L’art. R 172 du Code de la Légion d’honneur punit d’une amende prévue pour les contraventions de 4ème classe « quiconque aura porté en public des insignes, rubans ou rosettes présentant une ressemblance avec ceux des décorations conférées par l’État français ou qui aura fait usage de grades ou dignités dont la dénomination présente une ressemblance avec les grades et dignités conférés par l’État ».

Notons à ce propos que ni l’Ordre de Malte, ni celui du Saint-Sépulcre, ne tombe sous la prohibition de l’art. R 165, car le premier est considéré comme émanant d’une puissance souveraine et le second est un ordre pontifical qui suit ses règles propres, mais qui est considéré comme étant conféré par l’État souverain qu’est le Saint-Siège.

L’Ordre de Malte fut interdit sous la Restauration et le Second Empire (décret du 10 juin 1853) bien que l’Impératrice en fût grand-croix d’honneur et de dévotion par bulle du 15 août 1857; c’est sur l’intervention efficace du comte de Pierredon, délégué de l’Ordre en France après la guerre de 1914-1918, au cours de laquelle il avait joué un rôle important dans les négociations, qu’il fut reconnu. Le comte de Pierredon avait fait observer que nonobstant le fait que la Grande Maîtrise ait été supprimée en 1805, la France avait continué à reconnaître, après 1798, l’Ordre en tant qu’Ordre souverain, bien que privé de son territoire par la non-application du traité d’Amiens, et que la Grande Maîtrise venant d’être rétablie par bulle du pape Léon XIII du 28 mars 1879, qui constitue l’Ordre en puissance souveraine sans territorialité, il y avait lieu de reconnaître ces insignes en tant qu’insignes officiels. Il fut admis à les porter en France par décret du 28 mai 1924, et depuis cette date, les titulaires de l’Ordre de Malte peuvent se pourvoir devant le Grand Chancelier de la Légion d’honneur pour y être autorisés.

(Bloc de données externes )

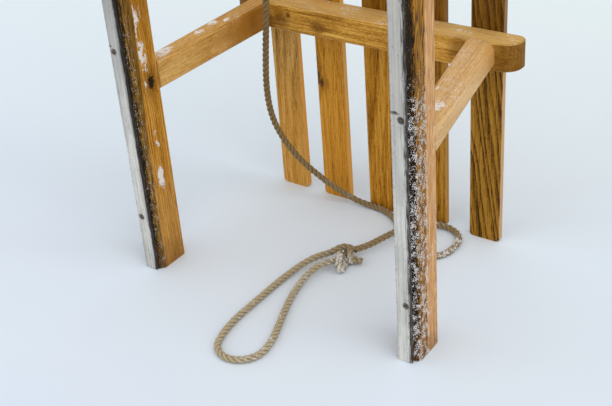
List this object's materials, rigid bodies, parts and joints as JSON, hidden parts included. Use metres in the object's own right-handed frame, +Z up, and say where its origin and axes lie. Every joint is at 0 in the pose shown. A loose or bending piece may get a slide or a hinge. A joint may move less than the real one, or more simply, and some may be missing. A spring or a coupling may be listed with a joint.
{
  "type": "slatted wooden sled",
  "caption": "Classic wooden sled with bent steel-shod runners, splayed legs under crossbeams, a slatted seat, a round pull bar and a twisted pull rope, stood on its tail.",
  "frame": {"origin": "on the floor under the middle of the sled, which stands on its tail, measured without the rope", "axes": "+Z up along the sled from its tail to its bent front, +Y from the runners' soles to the seat, X across the sled"},
  "size_m": [0.332, 0.307, 1.0018],
  "materials": {
    "runner_wood": "oiled, worn, with dark stains along the strip",
    "frame_wood": "varnished",
    "leg_wood": "varnished",
    "slat_wood": "varnished",
    "bar_wood": "varnished",
    "strip_steel": "matte, scratched",
    "rope": "twisted natural fibre"
  },
  "bodies": {
    "root": {"runner_left": "runner_wood", "runner_right": "runner_wood", "sole_strip_left": "strip_steel", "sole_strip_right": "strip_steel", "crossbeam_rear": "frame_wood", "crossbeam_front": "frame_wood", "pull_bar": "bar_wood", "rope_hitch": "rope", "rope_line": "rope", "rope_knot": "rope", "rope_loop": "rope", "slat_1": "slat_wood", "slat_2": "slat_wood", "slat_3": "slat_wood", "slat_4": "slat_wood", "slat_5": "slat_wood", "leg_rear_left": "leg_wood", "leg_rear_right": "leg_wood", "leg_front_left": "leg_wood", "leg_front_right": "leg_wood"}
  },
  "joints": []
}
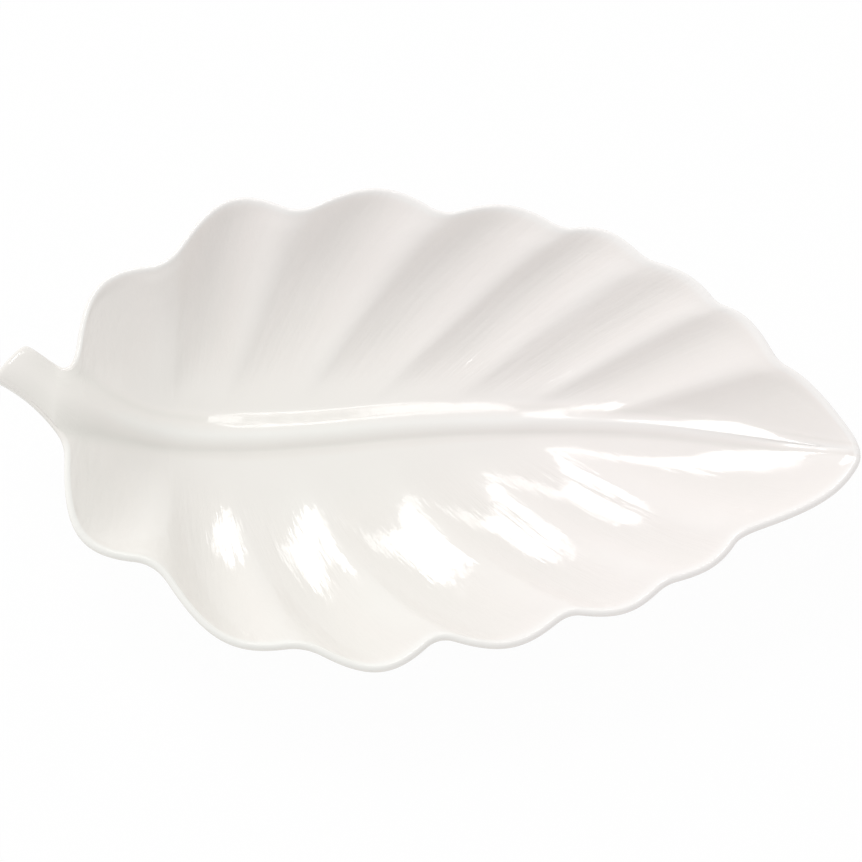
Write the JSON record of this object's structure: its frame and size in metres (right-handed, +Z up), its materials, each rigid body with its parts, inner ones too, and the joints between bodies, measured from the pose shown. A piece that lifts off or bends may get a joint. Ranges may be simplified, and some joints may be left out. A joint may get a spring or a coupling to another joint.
{
  "type": "leaf shaped serving plate",
  "caption": "Shallow serving plate shaped as a lobed leaf, with a raised midrib, fanned channels between its side veins, a rounded rim, a short stem lug and a foot ring underneath.",
  "frame": {"origin": "on the table plane, under the middle of the plate's bounding box", "axes": "+X along the midrib from the stem to the tip, +Z up out of the bowl, +Y to the side of the leaf that the stem swings towards"},
  "size_m": [0.296, 0.183, 0.0365],
  "materials": {
    "glaze": "glossy clear glaze over a white body",
    "bare_foot": "bare fired porcelain, smooth and matt"
  },
  "bodies": {
    "root": {"leaf_dish": "glaze", "stem_handle": "glaze", "foot_ring": "bare_foot"}
  },
  "joints": []
}
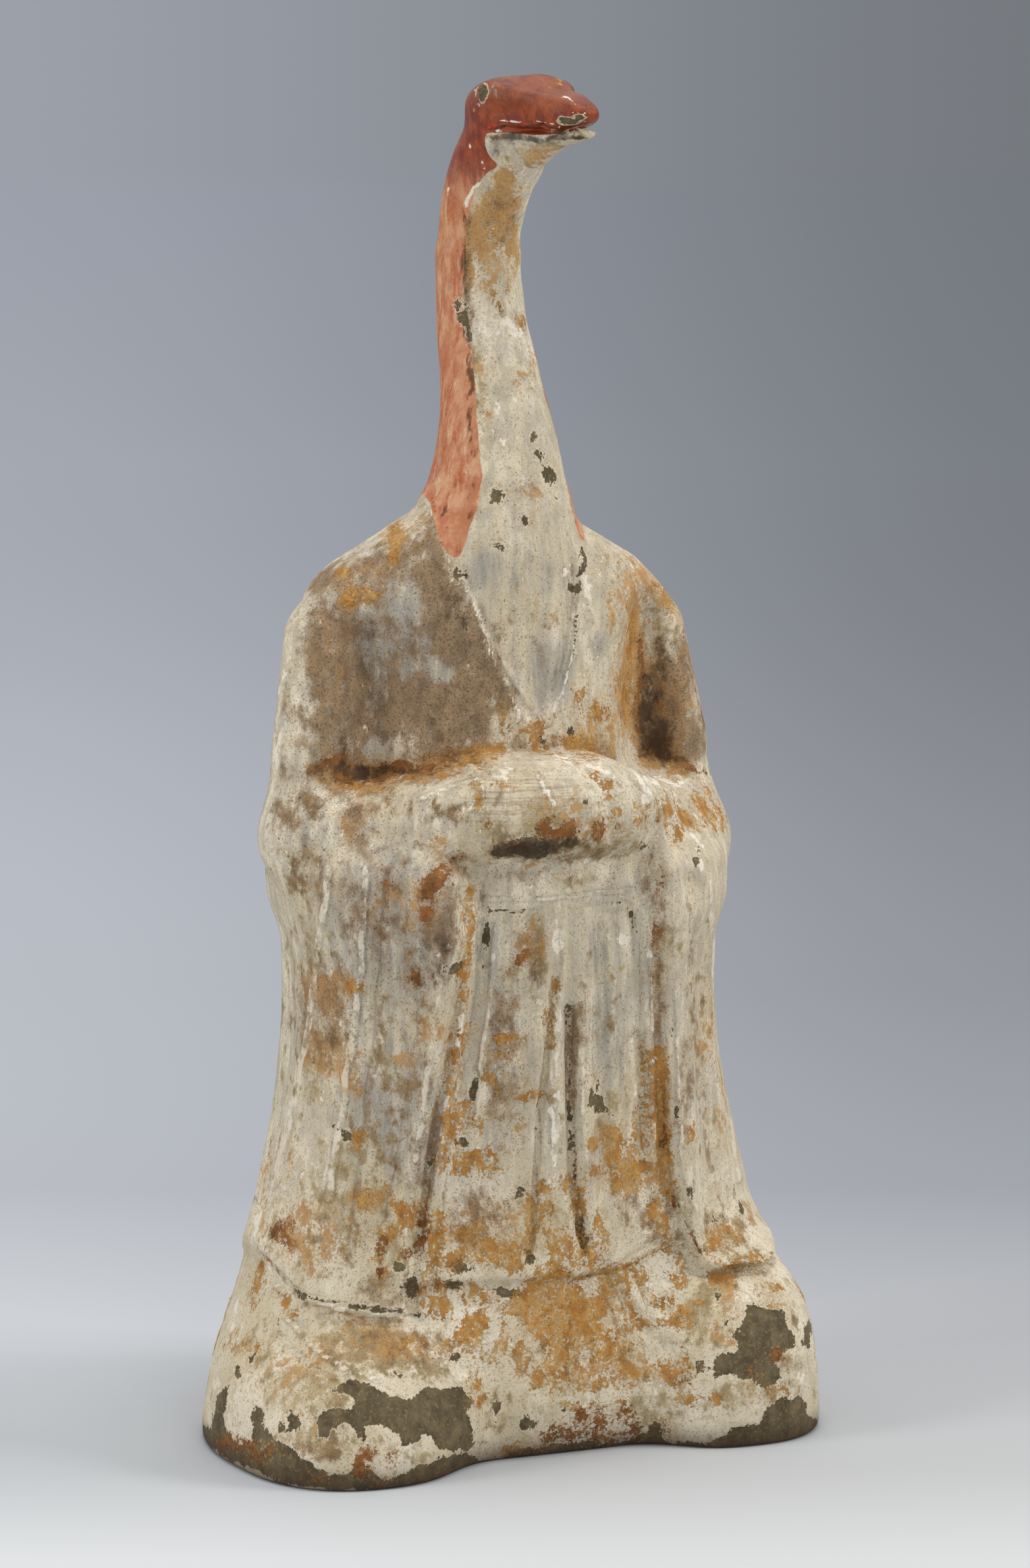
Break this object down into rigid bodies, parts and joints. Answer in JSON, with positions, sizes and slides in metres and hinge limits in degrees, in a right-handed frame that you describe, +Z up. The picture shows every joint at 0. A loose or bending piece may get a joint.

L’Ordre du Saint-Sépulcre était reconnu comme Ordre militaire protégé par Saint Louis, puis par les rois d’Espagne. Il fut supprimé sous la Restauration en même temps que l’archiconfrérie du Saint-Sépulcre le fut elle-même, c’est-à-dire en 1823, suppression confirmée le 24 mai 1824. Le père gardien du Saint-Sépulcre de Jérusalem continua de conférer des décorations, et ce privilège passa au patriarche de Jérusalem, lorsque le Patriarcat latin fut rétabli en 1847. La décoration était considérée comme une décoration privée, dont le port était prohibé en France. Toutefois, lorsque les brevets originaux portaient le visa du Saint-Siège, sous la forme du contreseing du cardinal, secrétaire des brefs apostoliques, la Grande Chancellerie acceptait de délivrer des autorisations de port. Mais depuis 1949, l’ordre a été rétabli et a retrouvé une existence juridique en tant qu’ordre du Saint-Siège, à la manière de ceux de Saint-Grégoire-le-Grand ou de Saint-Sylvestre, tout en conservant son organisation intérieure propre, et un Grand-Maître qui est un cardinal désigné par le Pape.

Précisons, en outre, que les ordres étrangers dont les rubans comportent une part notable de rouge, et qui pourraient par là même prêter à une confusion avec la Légion d’honneur, ne doivent en aucun cas être portés sous la forme réduite des rubans ou rosettes. L’art. 3 du décret du 6 novembre 1920 précise qu’il est interdit aux titulaires des décorations étrangères comportant des rubans ou contenant du rouge en quantité notable, de porter soit des barrettes, soit des rubans ou des rosettes seuls, c’est-à-dire sans l’adjonction des insignes qui s’y rattachent. Les titulaires ont seulement le droit de porter des insignes d’un modèle réduit conformément à celui prévu par l’art. 1er par. II, c’est-à-dire que ces insignes doivent être une reproduction exacte des insignes réglementaires et que la largeur du ruban et le diamètre de l’insigne et de la rosette ne doivent pas être inférieurs à 1 cm. Ces dispositions n’ont pas été expressément reprises dans le Code de la Légion d’honneur, mais elles font partie des usages et exposent ceux qui y contreviendraient, à des poursuites pour port illégal de décorations (Cf. décret présidentiel du 11 avril 1882 précisant à propos des ordres du Christ conférés par le Vatican et le Portugal qu’ils ne devront jamais être portés sans la décoration).